DESCRIPTION OF THE TASK — Restate the records in their entirety, word for word.

ITEMS —
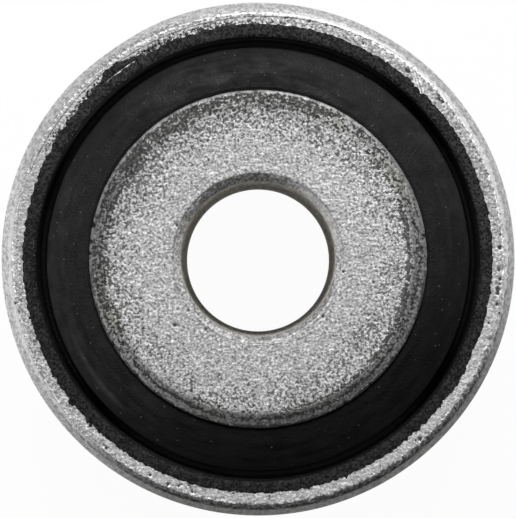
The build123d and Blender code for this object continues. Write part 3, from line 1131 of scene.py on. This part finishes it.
def layFloor():
    bm = bmesh.new()
    bmesh.ops.create_circle(bm, cap_ends=True, cap_tris=False, segments=96, radius=studio["floorSize"])
    bmesh.ops.translate(bm, verts=bm.verts[:], vec=(0, 0, cadBounds[0][2] - studio["floorGap"] * mm))
    mesh = bpy.data.meshes.new("paleFloor")
    bm.to_mesh(mesh)
    bm.free()
    floor = addObject("paleFloor", mesh)
    material = bpy.data.materials.new("paleFloor")
    material.use_nodes = True
    tree = material.node_tree
    shader = tree.nodes["Principled BSDF"]
    shader.inputs["Base Color"].default_value = grey(0.88)
    shader.inputs["Roughness"].default_value = 0.9
    shader.inputs["Specular IOR Level"].default_value = 0.0
    glow = tree.nodes.new("ShaderNodeEmission")
    glow.inputs["Color"].default_value = grey(1.0)
    path = tree.nodes.new("ShaderNodeLightPath")
    seen = larger(tree, path.outputs["Is Camera Ray"], path.outputs["Is Transmission Ray"])
    share = times(tree, seen, 0.965)
    mirrored = times(tree, path.outputs["Is Glossy Ray"], 0.15)
    blend = tree.nodes.new("ShaderNodeMixShader")
    plug(tree, blend.inputs[0], larger(tree, share, mirrored))
    plug(tree, blend.inputs[1], shader.outputs[0])
    plug(tree, blend.inputs[2], glow.outputs[0])
    plug(tree, tree.nodes["Material Output"].inputs["Surface"], blend.outputs[0])
    mesh.materials.append(material)


def hangLights():
    reach, size = studio["keyReach"], studio["keySize"]
    lamp = bpy.data.lights.new("softKey", "AREA")
    lamp.shape = "DISK"
    lamp.size = size
    lamp.energy = studio["keyShare"] * pi * pi * reach * reach
    key = addObject("softKey", lamp)
    turn, rise = radians(studio["keyTurn"]), radians(studio["keyRise"])
    away = Vector((cos(turn) * cos(rise), sin(turn) * cos(rise), sin(rise)))
    key.location = away * reach
    key.rotation_euler = away.to_track_quat("Z", "Y").to_euler()

    world = bpy.data.worlds.new("studioSky")
    bpy.context.scene.world = world
    world.use_nodes = True
    tree = world.node_tree
    parts = tree.nodes.new("ShaderNodeSeparateXYZ")
    plug(tree, parts.inputs[0], tree.nodes.new("ShaderNodeTexCoord").outputs["Generated"])
    high = mathStep(tree, "ABSOLUTE", parts.outputs[2])
    bright = spread(tree, high, 0.0, 0.75, studio["skyHorizon"], studio["skyZenith"])
    darkTurn = radians(studio["darkTurn"])
    towards = times(tree, parts.outputs[0], cos(darkTurn))
    towards = scaled(tree, parts.outputs[1], sin(darkTurn), towards)
    level = mixValue(tree, spread(tree, towards, 0.1, 0.75), bright, studio["skyDark"])
    sky = tree.nodes["Background"]
    sky.inputs["Color"].default_value = grey(1.0)
    plug(tree, sky.inputs["Strength"], level)


layFloor()
hangLights()
print("studio set")
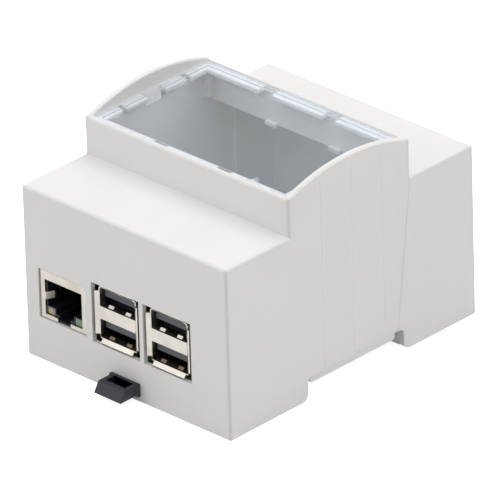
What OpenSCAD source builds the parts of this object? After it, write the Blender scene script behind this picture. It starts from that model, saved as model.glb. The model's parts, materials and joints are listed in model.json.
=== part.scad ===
// Four-module DIN rail enclosure with a credit-card-size computer board inside.
// X runs along the rail, -Y is the side with the network and USB ports, +Z points away from the rail.
// The origin lies on the rail seat, below the middle of the housing.

/* [Housing] */
// Width along the rail, four modules
body_w = 71; // [70:0.5:90]
// Depth across the rail
body_d = 90; // [89.5:0.5:110]
// Height of the front and rear shoulders above the rail seat
shoulder_h = 44; // [36:0.5:60]
// How far the feet reach below the rail seat
foot_drop = 4; // [3.5:0.1:6]
// Depth of the raised middle part
raised_d = 44; // [40:0.5:50]
// Height of the raised part's front and rear edges above the shoulders
raised_rise = 10.6; // [9:0.2:16]
// Rise of the arched end walls above those edges
arch_rise = 4.2; // [2:0.2:7]
// Side wall thickness, measured at the recessed panel
side_wall = 1.75; // [1.5:0.05:2.5]
// Front wall thickness
front_wall = 1.4; // [1.2:0.1:1.8]
// Rear wall thickness
rear_wall = 1.6; // [1.2:0.1:1.8]
// Thickness of the shoulders
top_wall = 1.2; // [1.2:0.1:3]
// Thickness of the raised part's front and rear walls
raised_wall = 1.3; // [1.2:0.1:2]
// Radius of the upright corners
corner_r = 0.5; // [0.3:0.1:1.2]
// Radius of the long top edges
edge_r = 1; // [0.4:0.1:1.2]
// Radius of the arched rims and the shoulders' side edges
rim_r = 0.7; // [0.3:0.1:0.8]

/* [Side panels] */
// How far the front and rear cheeks stand out from the middle panel
cheek_h = 0.15; // [0.15:0.05:0.4]
// Distance of the front cheek's lower end from the middle
cheek_front = 16.9; // [15:0.1:17]
// Distance of the rear cheek's lower end from the middle
cheek_rear = 16.4; // [15:0.1:17.8]
// Width of the decorative grooves
groove_w = 0.3; // [0.2:0.05:0.8]
// Depth of the grooves
groove_h = 0.1; // [0.1:0.05:0.5]
// Distance between the grooves
groove_pitch = 11.1; // [8:0.1:13]
// Gap between a groove's top and the arched rim
groove_gap = 2.4; // [1.5:0.1:5]

/* [Lid] */
// Thickness of the clear plate
lid_t = 1.1; // [0.9:0.1:1.2]
// Depth of the rim below the plate
lid_rim_h = 0.4; // [0.3:0.1:0.6]
// Width of that rim
lid_rim_w = 1.5; // [1:0.1:2]
// Width of the ledge under the lid along the arched walls
ledge_w = 2.4; // [2:0.1:3]
// Width of the ledge along the front wall
front_ledge_w = 1.8; // [1.7:0.1:3]
// Thickness of the ledge
ledge_t = 1.3; // [1:0.1:2]
// Width of the lid's snap tabs
tab_w = 5; // [4:0.1:6]
// Length of the snap tabs below the lid's rim
tab_l = 2.8; // [2.6:0.1:4]

/* [Rail fixing] */
// Width of the mounting rail
rail_w = 35; // [34.8:0.05:35.2]
// Thickness of the rail's lips
rail_t = 1; // [0.9:0.05:1.2]
// Distance of the rail's centre line behind the middle of the housing
rail_shift = 0.8; // [0:0.05:0.9]
// Height of the side walls' lower edge above the rail seat
channel_h = 2.2; // [1.8:0.1:3]
// Front edge of the rail bed, from the middle
bed_front = 15.3; // [11:0.1:15.4]
// Rear edge of the rail bed, from the middle
bed_rear = 15.7; // [11:0.1:16.5]
// Plate thickness of the base
base_t = 2; // [1.6:0.1:2.2]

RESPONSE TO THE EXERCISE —
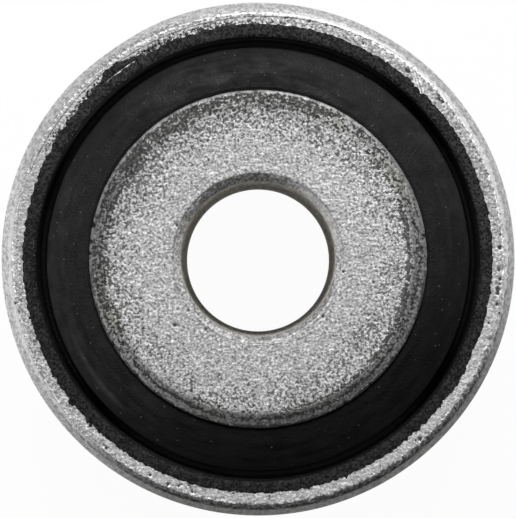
The build123d and Blender code for this object continues. Write part 3, from line 1131 of scene.py on. This part finishes it.
def layFloor():
    bm = bmesh.new()
    bmesh.ops.create_circle(bm, cap_ends=True, cap_tris=False, segments=96, radius=studio["floorSize"])
    bmesh.ops.translate(bm, verts=bm.verts[:], vec=(0, 0, cadBounds[0][2] - studio["floorGap"] * mm))
    mesh = bpy.data.meshes.new("paleFloor")
    bm.to_mesh(mesh)
    bm.free()
    floor = addObject("paleFloor", mesh)
    material = bpy.data.materials.new("paleFloor")
    material.use_nodes = True
    tree = material.node_tree
    shader = tree.nodes["Principled BSDF"]
    shader.inputs["Base Color"].default_value = grey(0.88)
    shader.inputs["Roughness"].default_value = 0.9
    shader.inputs["Specular IOR Level"].default_value = 0.0
    glow = tree.nodes.new("ShaderNodeEmission")
    glow.inputs["Color"].default_value = grey(1.0)
    path = tree.nodes.new("ShaderNodeLightPath")
    seen = larger(tree, path.outputs["Is Camera Ray"], path.outputs["Is Transmission Ray"])
    share = times(tree, seen, 0.965)
    mirrored = times(tree, path.outputs["Is Glossy Ray"], 0.15)
    blend = tree.nodes.new("ShaderNodeMixShader")
    plug(tree, blend.inputs[0], larger(tree, share, mirrored))
    plug(tree, blend.inputs[1], shader.outputs[0])
    plug(tree, blend.inputs[2], glow.outputs[0])
    plug(tree, tree.nodes["Material Output"].inputs["Surface"], blend.outputs[0])
    mesh.materials.append(material)


def hangLights():
    reach, size = studio["keyReach"], studio["keySize"]
    lamp = bpy.data.lights.new("softKey", "AREA")
    lamp.shape = "DISK"
    lamp.size = size
    lamp.energy = studio["keyShare"] * pi * pi * reach * reach
    key = addObject("softKey", lamp)
    turn, rise = radians(studio["keyTurn"]), radians(studio["keyRise"])
    away = Vector((cos(turn) * cos(rise), sin(turn) * cos(rise), sin(rise)))
    key.location = away * reach
    key.rotation_euler = away.to_track_quat("Z", "Y").to_euler()

    world = bpy.data.worlds.new("studioSky")
    bpy.context.scene.world = world
    world.use_nodes = True
    tree = world.node_tree
    parts = tree.nodes.new("ShaderNodeSeparateXYZ")
    plug(tree, parts.inputs[0], tree.nodes.new("ShaderNodeTexCoord").outputs["Generated"])
    high = mathStep(tree, "ABSOLUTE", parts.outputs[2])
    bright = spread(tree, high, 0.0, 0.75, studio["skyHorizon"], studio["skyZenith"])
    darkTurn = radians(studio["darkTurn"])
    towards = times(tree, parts.outputs[0], cos(darkTurn))
    towards = scaled(tree, parts.outputs[1], sin(darkTurn), towards)
    level = mixValue(tree, spread(tree, towards, 0.1, 0.75), bright, studio["skyDark"])
    sky = tree.nodes["Background"]
    sky.inputs["Color"].default_value = grey(1.0)
    plug(tree, sky.inputs["Strength"], level)


layFloor()
hangLights()
print("studio set")
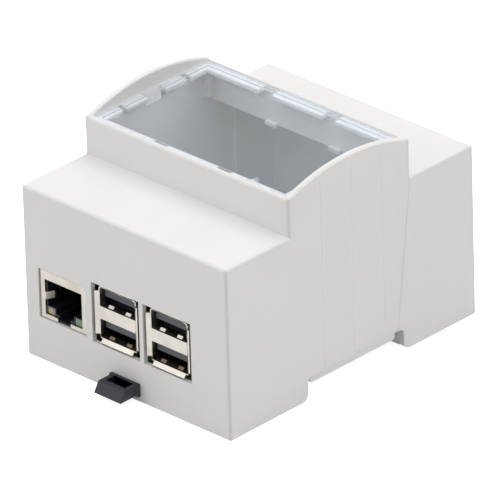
What OpenSCAD source builds the parts of this object? After it, write the Blender scene script behind this picture. It starts from that model, saved as model.glb. The model's parts, materials and joints are listed in model.json.
=== part.scad ===
// Four-module DIN rail enclosure with a credit-card-size computer board inside.
// X runs along the rail, -Y is the side with the network and USB ports, +Z points away from the rail.
// The origin lies on the rail seat, below the middle of the housing.

/* [Housing] */
// Width along the rail, four modules
body_w = 71; // [70:0.5:90]
// Depth across the rail
body_d = 90; // [89.5:0.5:110]
// Height of the front and rear shoulders above the rail seat
shoulder_h = 44; // [36:0.5:60]
// How far the feet reach below the rail seat
foot_drop = 4; // [3.5:0.1:6]
// Depth of the raised middle part
raised_d = 44; // [40:0.5:50]
// Height of the raised part's front and rear edges above the shoulders
raised_rise = 10.6; // [9:0.2:16]
// Rise of the arched end walls above those edges
arch_rise = 4.2; // [2:0.2:7]
// Side wall thickness, measured at the recessed panel
side_wall = 1.75; // [1.5:0.05:2.5]
// Front wall thickness
front_wall = 1.4; // [1.2:0.1:1.8]
// Rear wall thickness
rear_wall = 1.6; // [1.2:0.1:1.8]
// Thickness of the shoulders
top_wall = 1.2; // [1.2:0.1:3]
// Thickness of the raised part's front and rear walls
raised_wall = 1.3; // [1.2:0.1:2]
// Radius of the upright corners
corner_r = 0.5; // [0.3:0.1:1.2]
// Radius of the long top edges
edge_r = 1; // [0.4:0.1:1.2]
// Radius of the arched rims and the shoulders' side edges
rim_r = 0.7; // [0.3:0.1:0.8]

/* [Side panels] */
// How far the front and rear cheeks stand out from the middle panel
cheek_h = 0.15; // [0.15:0.05:0.4]
// Distance of the front cheek's lower end from the middle
cheek_front = 16.9; // [15:0.1:17]
// Distance of the rear cheek's lower end from the middle
cheek_rear = 16.4; // [15:0.1:17.8]
// Width of the decorative grooves
groove_w = 0.3; // [0.2:0.05:0.8]
// Depth of the grooves
groove_h = 0.1; // [0.1:0.05:0.5]
// Distance between the grooves
groove_pitch = 11.1; // [8:0.1:13]
// Gap between a groove's top and the arched rim
groove_gap = 2.4; // [1.5:0.1:5]

/* [Lid] */
// Thickness of the clear plate
lid_t = 1.1; // [0.9:0.1:1.2]
// Depth of the rim below the plate
lid_rim_h = 0.4; // [0.3:0.1:0.6]
// Width of that rim
lid_rim_w = 1.5; // [1:0.1:2]
// Width of the ledge under the lid along the arched walls
ledge_w = 2.4; // [2:0.1:3]
// Width of the ledge along the front wall
front_ledge_w = 1.8; // [1.7:0.1:3]
// Thickness of the ledge
ledge_t = 1.3; // [1:0.1:2]
// Width of the lid's snap tabs
tab_w = 5; // [4:0.1:6]
// Length of the snap tabs below the lid's rim
tab_l = 2.8; // [2.6:0.1:4]

/* [Rail fixing] */
// Width of the mounting rail
rail_w = 35; // [34.8:0.05:35.2]
// Thickness of the rail's lips
rail_t = 1; // [0.9:0.05:1.2]
// Distance of the rail's centre line behind the middle of the housing
rail_shift = 0.8; // [0:0.05:0.9]
// Height of the side walls' lower edge above the rail seat
channel_h = 2.2; // [1.8:0.1:3]
// Front edge of the rail bed, from the middle
bed_front = 15.3; // [11:0.1:15.4]
// Rear edge of the rail bed, from the middle
bed_rear = 15.7; // [11:0.1:16.5]
// Plate thickness of the base
base_t = 2; // [1.6:0.1:2.2]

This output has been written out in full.